Friday, May 15, 2009

Macro Lepidoptera

As mentioned I have been working on the initial phases of several projects for Designs for Good and have taken the first steps on a new effect. But I’ll digress with some back-story first.

I have been attracted to butterflies since childhood. Some of the boys in the neighborhood would spend an afternoon catching them at our ball field on hot summer afternoons when we weren’t playing baseball. The ball field had a small wooded area over the homerun fence, and it was there we would sit for hours on end waiting to see those dashing flights of color.

We posted ourselves apart so that we could visually survey our several acre hunting ground and waited in the heat; waiting for one of us to scream Monarch! Tiger! or on rare occasion Zebra! Then we would be off at break-neck speed, leaping over gullies, dodging trees and brush, and squeezing through fences holes while swinging our nets to catch the prize.

That continued for several years and we amassed a collection of several hundred specimens. We learned about relaxing jars, killing jars, and how to properly prepare and mount the winged wonders. Our parish priest was a stogie-loving man and saved his Marsh Wheeling cigar boxes for us to store our prizes.

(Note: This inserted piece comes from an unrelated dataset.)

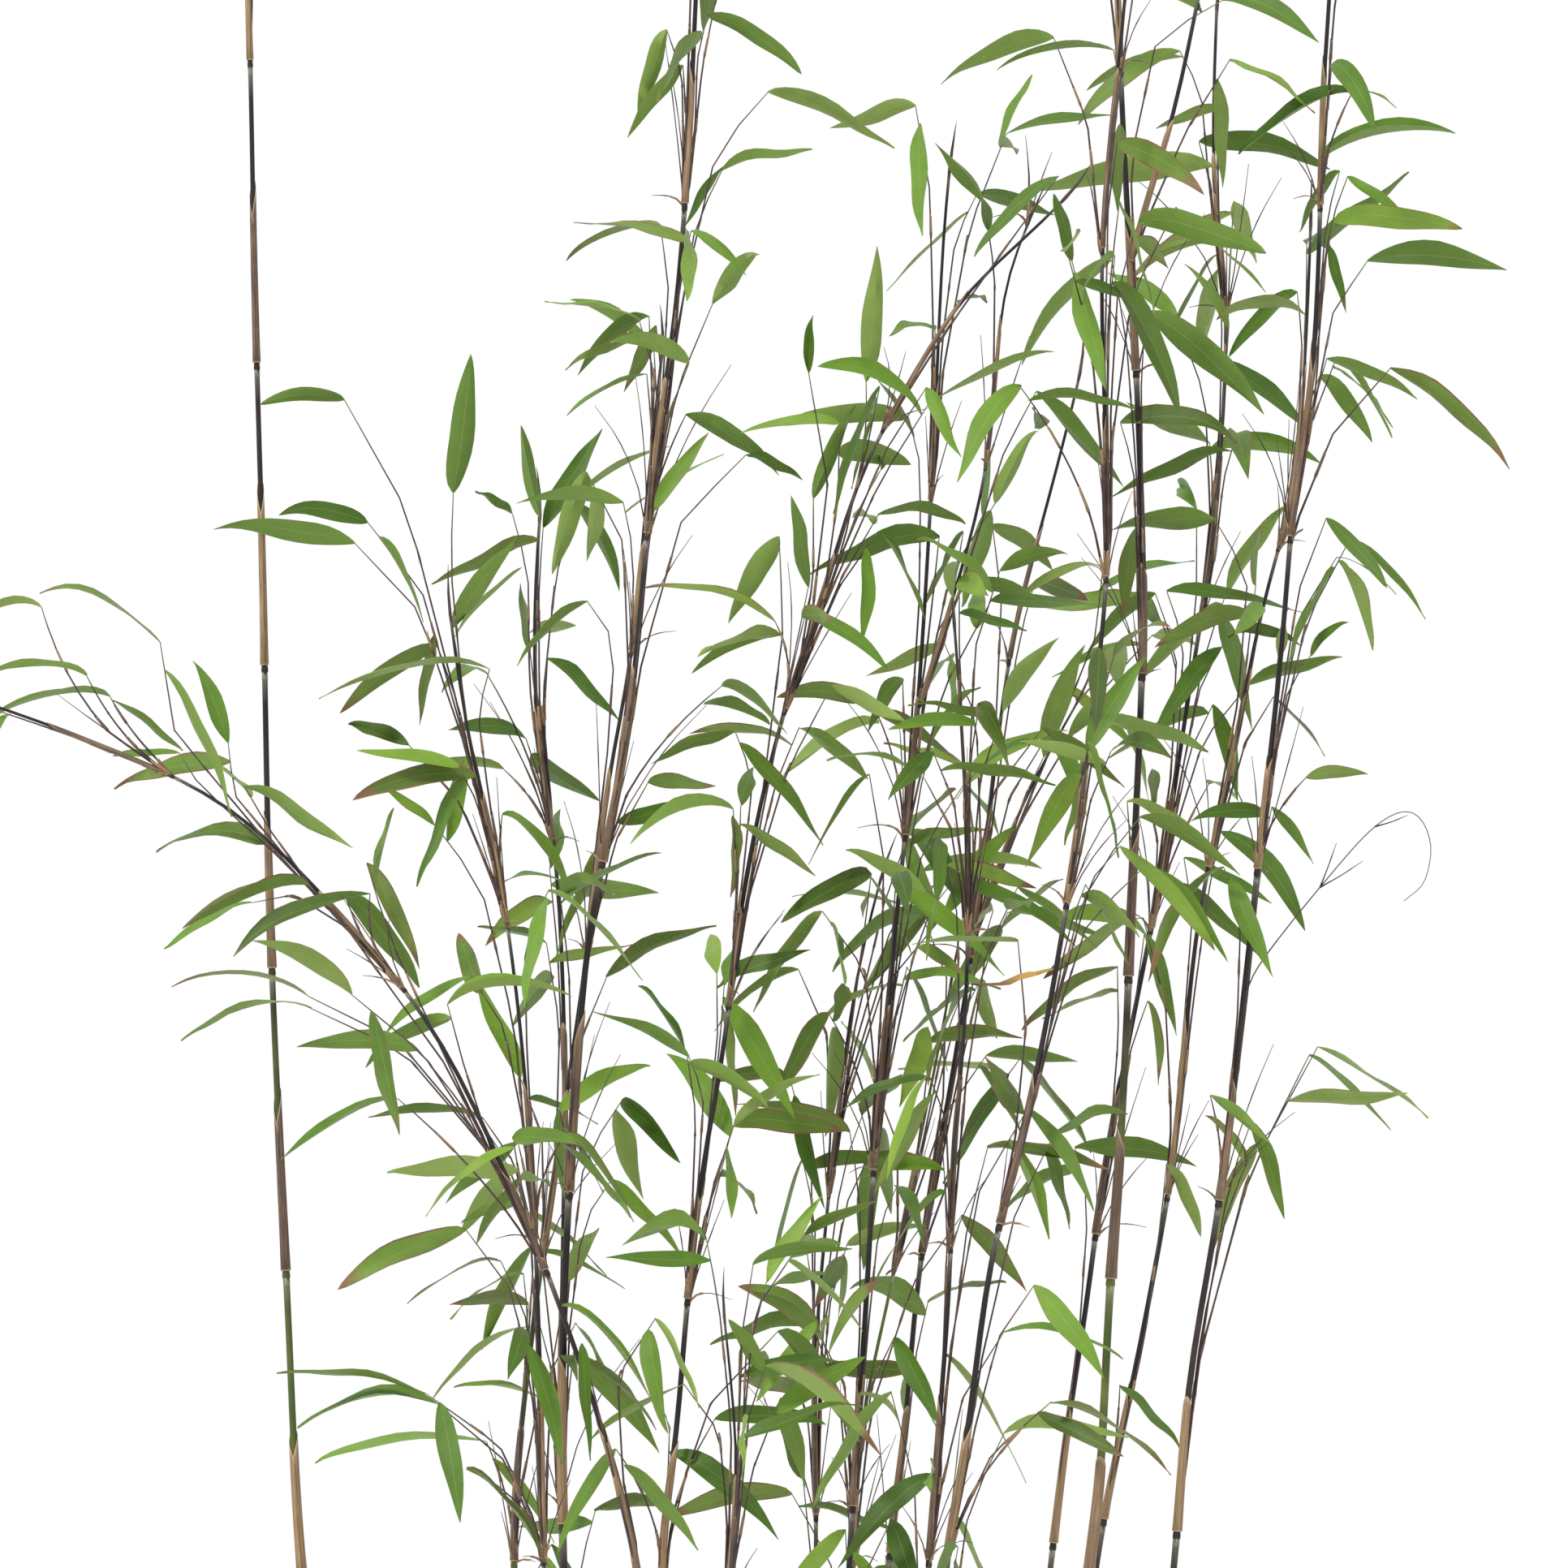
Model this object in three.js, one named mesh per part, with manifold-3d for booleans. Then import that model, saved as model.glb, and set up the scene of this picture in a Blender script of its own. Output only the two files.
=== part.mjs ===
// Clumping bamboo: eighteen leafy culms standing in their own woody rhizome crown.
// Millimetres, +Z up. The origin is on the floor under the middle of the crown, and the front looks along +Y.
import * as THREE from 'three';
import { mergeVertices } from 'three/addons/utils/BufferGeometryUtils.js';
import Module from 'manifold-3d';

const wasm = await Module();
wasm.setup();

// Culms: how far each stands in the crown, and how its rings swell at a node.
const CULM_SIDES = 5;
const CROWN_HEIGHT = 62;
const HOLE_GAP = 0.3;
const NODE_SWELL = 1.25;
const INTERNODE_WAIST = 0.92;
const INTERNODE = 195;

// Twigs and blades, three-sided: a blade is flat below, with its rib standing above it.
const BLADE_SIDES = 3;
const CORNER = Math.sin(Math.PI / 3);
const TWIG_FOOT_RADIUS = 1.15;
const TWIG_END_RADIUS = 0.7;
const TWIG_LENGTH = [55, 125];
const TWIG_LEAN = [0.2, 0.55];
const BLADE_LENGTH = [58, 84];
const BLADE_WIDTH_RATIO = 0.19;
const BLADE_THICKNESS = 1.1;
const BLADE_ARCH = [0.08, 0.2];
const SIDE_BLADE_SHARE = 0.38;
const GOLDEN_ANGLE = Math.PI * (3 - Math.sqrt(5));
const REACH_DEPTH = 38;
const TRIES = 24;
const SEED = 7;

// Room kept round each piece, as the radius of a ball at each of its sample points.
const CULM_ROOM = 5;
const TWIG_ROOM = 3.4;
const BLADE_ROOM = 4.4;
const ROOM_CELL = 12;

// Crown: the lump that the rhizomes and roots stand out of.
const CORE_SIZE = [232, 104, 44];
const CORE_CENTRE = [-32, 0, 16];
const ROOT_COUNT = 20;
const BULB_SIDES = 6;
const HOLE_SIDES = 8;
const ROOT_LENGTH = [55, 120];
const ROOT_RADIUS = 3.2;

const CULM_COLOUR = 0x3d4a22;
const CROWN_COLOUR = 0x8a6d48;

// Each culm: radii at foot and tip, its route, the height where it gets leafy with its number of sprays,
// side stems, and the outer sprays as [height on the culm, blade base x, z, blade tip x, z].
const CULMS = [
  {
    name: 'culm_01', radii: [3.1, 1.4], leafy: [1470, 1690, 4],
    route: [[-240, 25, 20], [-243, 25, 95], [-280, 28, 250], [-299, 30, 400], [-307, 30, 554], [-318, 32, 791],
      [-323, 34, 1018], [-328, 36, 1188], [-332, 38, 1366], [-342, 42, 1560], [-362, 48, 1700]],
  },
  {
    name: 'culm_02', radii: [2.4, 1.0], leafy: [420, 960, 4],
    route: [[-128, -62, 20], [-129, -62, 95], [-141, -72, 250], [-146, -78, 400], [-149, -80, 551],
      [-155, -78, 672], [-164, -76, 767], [-177, -74, 849], [-194, -74, 921], [-203, -74, 985]],
    reach: [[975, -269, 1118, -319, 1123], [970, -202, 1061, -186, 1141], [955, -253, 1042, -306, 1055],
      [940, -262, 1030, -347, 1043], [900, -179, 953, -283, 946], [850, -197, 893, -259, 898],
      [830, -187, 888, -262, 879], [780, -213, 858, -244, 881], [950, -202, 978, -158, 1030],
      [700, -191, 766, -243, 742], [590, -161, 649, -241, 640], [600, -162, 664, -208, 630],
      [530, -173, 592, -231, 570], [440, -219, 511, -310, 524], [430, -212, 504, -298, 498],
      [420, -192, 469, -142, 420]],
  },
  {
    name: 'culm_03', radii: [2.7, 1.2], leafy: [480, 1140, 5],
    route: [[-120, 35, 20], [-121, 35, 95], [-152, 40, 250], [-168, 42, 400], [-158, 44, 528], [-141, 46, 649],
      [-124, 48, 766], [-110, 50, 880], [-95, 52, 962], [-83, 56, 1086], [-76, 60, 1150]],
    reach: [[560, -162, 625, -201, 608], [520, -161, 580, -208, 559], [410, -185, 474, -291, 477]],
  },
  {
    name: 'culm_04', radii: [2.7, 1.2], leafy: [430, 1020, 5],
    route: [[-88, 62, 20], [-89, 63, 95], [-120, 84, 250], [-139, 92, 400], [-138, 94, 606], [-137, 94, 701],
      [-142, 96, 828], [-155, 98, 921], [-156, 100, 1003], [-153, 102, 1050]],
    reach: [[980, -170, 1052, -194, 1067], [985, -152, 1049, -168, 1104], [970, -151, 1044, -112, 1100],
      [440, -148, 498, -205, 515]],
  },
  {
    name: 'culm_05', radii: [3.3, 1.4], leafy: [640, 1620, 7],
    route: [[-100, -15, 20], [-101, -15, 95], [-126, -22, 250], [-135, -28, 400], [-135, -30, 563],
      [-122, -30, 771], [-106, -28, 859], [-93, -28, 937], [-80, -28, 1074], [-66, -28, 1176],
      [-58, -30, 1280], [-54, -32, 1366], [-46, -36, 1520], [-34, -42, 1640]],
    reach: [[1290, -72, 1346, -91, 1285], [1260, -62, 1324, -96, 1278], [1300, -47, 1354, 12, 1324],
      [1230, -10, 1309, 66, 1277], [1190, -37, 1263, -61, 1222], [1160, -57, 1222, -21, 1200],
      [1150, -76, 1227, -135, 1207], [1100, -89, 1168, -147, 1179], [1080, -58, 1140, -105, 1157],
      [1060, -84, 1134, -133, 1111], [1050, -60, 1110, -1, 1085], [1000, -23, 1085, 11, 1069],
      [990, -79, 1050, -46, 1099]],
  },
  {
    name: 'culm_06', radii: [2.6, 1.0], leafy: [560, 945, 5],
    route: [[-70, -70, 20], [-70, -71, 95], [-78, -95, 250], [-87, -112, 400], [-108, -118, 488],
      [-127, -120, 544], [-148, -122, 601], [-191, -124, 697], [-227, -126, 757], [-308, -130, 847],
      [-352, -132, 880], [-421, -136, 910], [-483, -140, 933], [-548, -146, 950]],
    reach: [[870, -374, 968, -445, 1012], [850, -337, 908, -363, 963], [895, -450, 990, -500, 984],
      [890, -419, 948, -483, 956], [885, -408, 936, -483, 925], [865, -365, 902, -406, 899],
      [800, -286, 822, -362, 796], [810, -318, 812, -372, 783], [775, -249, 817, -330, 794],
      [780, -265, 814, -222, 758], [690, -288, 754, -370, 777], [685, -284, 748, -362, 742],
      [650, -220, 723, -294, 722], [590, -233, 693, -305, 660]],
  },
  {
    name: 'culm_07', radii: [2.7, 1.1], leafy: [560, 1225, 8],
    route: [[-42, -52, 20], [-43, -53, 95], [-64, -62, 250], [-75, -66, 400], [-66, -66, 482], [-57, -66, 588],
      [-47, -66, 666], [-38, -66, 712], [-24, -66, 822], [-3, -66, 917], [24, -68, 999], [46, -70, 1070],
      [79, -72, 1132], [114, -76, 1187], [146, -80, 1213], [170, -84, 1238]],
    reach: [[1000, 15, 1132, 15, 1170], [1060, 50, 1128, 62, 1207], [960, 18, 1058, 46, 1112]],
  },
  {
    name: 'culm_08', radii: [1.7, 0.9], leafy: [400, 550, 4],
    route: [[-22, -88, 20], [-22, -89, 95], [-31, -104, 250], [-34, -112, 400], [-28, -114, 460],
      [-31, -116, 512], [-36, -118, 560]],
  },
  {
    name: 'culm_09', radii: [2.2, 1.0], leafy: [410, 800, 5],
    route: [[2, 56, 20], [2, 57, 95], [14, 72, 250], [20, 80, 400], [19, 82, 509], [24, 84, 586],
      [35, 86, 689], [46, 88, 766], [60, 90, 822]],
  },
  {
    name: 'culm_10', radii: [2.9, 1.1], leafy: [430, 1240, 8],
    route: [[20, -4, 20], [20, -4, 95], [33, -6, 250], [40, -6, 400], [46, -4, 494], [50, -2, 553],
      [57, 0, 672], [66, 2, 769], [76, 4, 864], [84, 6, 951], [92, 8, 1086], [98, 10, 1216], [102, 12, 1260]],
    side: [[83, 5, 930], [101, -8, 988], [124, -16, 1074], [135, -20, 1189], [149, -22, 1225]],
  },
  {
    name: 'culm_11', radii: [2.0, 1.0], leafy: [400, 740, 4],
    route: [[38, 34, 20], [38, 35, 95], [42, 44, 250], [43, 50, 400], [49, 52, 490], [64, 54, 558],
      [79, 56, 635], [97, 58, 722], [104, 60, 760]],
  },
  {
    name: 'culm_12', radii: [2.9, 1.1], leafy: [440, 1110, 6],
    route: [[62, 80, 20], [62, 81, 95], [64, 104, 250], [66, 114, 400], [75, 116, 465], [82, 118, 551],
      [92, 120, 626], [101, 120, 672], [120, 122, 790], [131, 124, 881], [143, 126, 971], [162, 128, 1046],
      [176, 130, 1098], [186, 132, 1140]],
    side: [[119, 122, 784], [144, 118, 858], [167, 116, 904], [184, 114, 934]],
  },
  {
    name: 'culm_13', radii: [2.6, 1.1], leafy: [420, 960, 6],
    route: [[66, -34, 20], [67, -34, 95], [80, -42, 250], [88, -46, 400], [93, -48, 465], [97, -50, 522],
      [101, -50, 574], [104, -50, 666], [111, -50, 741], [112, -50, 847], [107, -52, 941], [104, -54, 980]],
    reach: [[480, 97, 536, 149, 461]],
  },
  {
    name: 'culm_14', radii: [2.9, 1.2], leafy: [520, 1390, 8],
    route: [[84, -82, 20], [84, -83, 95], [92, -98, 250], [97, -106, 400], [104, -108, 448], [111, -108, 488],
      [125, -108, 594], [147, -108, 681], [170, -108, 803], [192, -108, 969], [196, -108, 1034],
      [194, -108, 1108], [192, -108, 1198], [197, -108, 1270], [203, -110, 1325], [210, -112, 1400]],
    reach: [[440, 161, 510, 235, 477]],
  },
  {
    name: 'culm_15', radii: [3.8, 1.4], leafy: [930, 1670, 6],
    route: [[140, -8, 20], [141, -8, 95], [172, -12, 250], [187, -14, 400], [194, -14, 451], [200, -14, 568],
      [208, -14, 681], [214, -14, 818], [218, -14, 900], [221, -14, 1000], [217, -14, 1124],
      [212, -14, 1219], [205, -14, 1366], [200, -16, 1540], [190, -20, 1690]],
    side: [[212, -14, 1200], [223, -22, 1243], [237, -30, 1286], [254, -38, 1366], [268, -46, 1450],
      [276, -50, 1540]],
    reach: [[1300, 203, 1335, 131, 1325], [1310, 268, 1362, 326, 1344], [1110, 223, 1172, 296, 1114],
      [1050, 207, 1105, 278, 1111], [810, 210, 872, 262, 845]],
  },
  {
    name: 'culm_16', radii: [2.7, 1.1], leafy: [640, 1210, 6],
    route: [[128, 34, 20], [129, 34, 95], [172, 40, 250], [194, 42, 400], [203, 44, 451], [217, 46, 514],
      [233, 46, 597], [243, 48, 660], [257, 50, 797], [277, 52, 890], [297, 54, 992], [317, 58, 1066],
      [325, 62, 1160], [328, 66, 1230]],
    reach: [[1130, 320, 1190, 275, 1157], [1080, 335, 1138, 371, 1095], [770, 249, 837, 303, 809],
      [580, 237, 648, 261, 605], [440, 208, 511, 245, 468]],
  },
  {
    name: 'culm_17', radii: [2.9, 1.3], leafy: [700, 1620, 6],
    route: [[176, -40, 20], [177, -40, 95], [218, -44, 250], [238, -46, 400], [243, -46, 465],
      [249, -46, 527], [268, -46, 640], [284, -46, 781], [290, -46, 836], [304, -44, 962],
      [312, -44, 1060], [322, -42, 1120], [327, -42, 1201], [330, -42, 1314], [334, -42, 1366],
      [340, -44, 1500], [352, -48, 1640]],
    reach: [[1250, 347, 1306, 372, 1298], [1220, 331, 1268, 415, 1292], [1195, 342, 1260, 317, 1228],
      [1190, 346, 1256, 381, 1228], [1160, 336, 1227, 414, 1219], [1140, 357, 1203, 444, 1208],
      [1145, 333, 1214, 343, 1174], [1080, 334, 1145, 388, 1116], [1050, 373, 1139, 446, 1089],
      [950, 339, 1022, 374, 1005], [920, 321, 961, 342, 991], [840, 320, 887, 359, 889],
      [800, 299, 869, 325, 833], [570, 327, 722, 394, 679], [560, 323, 716, 373, 668],
      [640, 260, 693, 298, 665], [590, 290, 662, 265, 597], [600, 286, 677, 302, 624]],
  },
  {
    name: 'culm_18', radii: [2.7, 1.2], leafy: [620, 1350, 6],
    route: [[106, 76, 20], [107, 77, 95], [148, 96, 250], [168, 106, 400], [177, 108, 474], [189, 110, 551],
      [201, 110, 640], [219, 110, 736], [236, 110, 822], [253, 112, 933], [270, 114, 1044],
      [278, 116, 1175], [270, 118, 1256], [270, 120, 1314], [272, 122, 1370]],
    reach: [[1260, 276, 1306, 231, 1292], [1230, 262, 1288, 343, 1283], [1180, 268, 1270, 151, 1248],
      [1160, 277, 1220, 220, 1212], [1150, 272, 1216, 243, 1162], [940, 239, 1003, 329, 987],
      [870, 270, 933, 290, 879], [750, 234, 820, 300, 780], [720, 225, 790, 244, 734],
      [690, 228, 747, 237, 703], [590, 182, 655, 257, 643]],
  },
];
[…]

My father worked at the HJ Heinz factory and (for whatever reason) he was able to obtain carbon tetrachloride to use in our killing jars. Today it is known for its adverse health effects. That was apparent to us young boys because it killed the insects in seconds once in the jar.

I’m old enough now that those times seem like someone else’s life. My color fixation today is focused mostly on glass and photography, but I have never forgotten my first color addiction. In my wanderlust years well over 30 years ago I found myself walking the tobacco lined back roads of Kentucky, and was struck by the large number of road-kill butterflies on the roadside. I collected the samples and put them in a jar with mothballs for preservation. The shots here are from those samples.

I used my Nikon 2DXs with a Nikor 105mm macro lens to capture these shots. Two studio flashes were used on either side for even lighting and the camera was mounted directly over the subject on a tripod. Little else was done to the images except a little ‘clarity’ and contrast added in Adobe’s Lightroom.

For my
new project I’ll start with a clean set of macro images from a properly maintained collection without the dust and tears of my roadside collection. Then the fun will begin as I run the images though whatever strikes my fancy in my image-editing arsenal. The end product will be highly abstracted (as if macro wasn’t abstract enough) images ready for art prints.

I’ve been looking for an excuse to purchase Nikon’s on-lens wireless macro flash unit (R1), and this is the project for that. So now I can look like those CSI guys on TV.

I’m also tempted to rent a Nikon D3x for the project since I’ll then have a 24MP file to work with. My intention is to print these images poster size and larger, and will likely crop each images during final composition. This will leave me at least 12-18 MP to work with.

Now for the Designs for Good part of this.

The art prints will be sold and the profits will benefit a good cause. I haven’t identified a target organization yet because that will be the easy part and there are a lot of steps to complete first.

Dr. Richard Vogt of the University of South Carolina has graciously consented to allow me access to the Richard B. Dominic collection housed in the McKissick Museum. Information regarding this collection can be found at http://zebra.sc.edu/moth.html.

Now I have access to a collection and the technical and artistic aspects are mostly under control. I will need to focus on the business and marketing aspects of the project. Large art prints are expensive to produce, especially if I’m driven aesthetically to print on media such as cloth, vinyl or canvas. Ideally, a pre-production funding source should be secured.

I’ll be applying for several grants. This year the Minnesota State Arts Board is offering an Artist Initiative Grant in photography. The grants range from two to six thousand dollars. That’s a nice chunk of change which would help with equipment, travel, and production costs. I’ll look into other grants as well.

It’s time to start the process of finding Designs for Good sponsors. To be realistic I’ll have to accomplish a few projects on my own before any company or organization will consider a limited stipend. But it’s time to start that process.

Getting the prints in front of the public shouldn’t be a major hurdle, but the main idea is to raise money for charity, not to show art prints. I’m exploring options and have a grandiose idea of showing them at the Minneapolis Institute of Art (I seldom aim low). The MIA has a program designed for local artists and I’m hoping to fit into that program. The idea is to create a significant pool of money for a cause. The prints are merely an opportunity for patrons of a major institution to contribute and receive a very unique ‘gift’ in return.

Galleries seem hit or miss to me and are not my preferred approach. Various web-based marketing opportunities are also an option. At this point however I’m very optimistic that a museum or art center will be open to the idea.

So, there you go. Along with the CAFAC effort this starts the second Designs for Good project.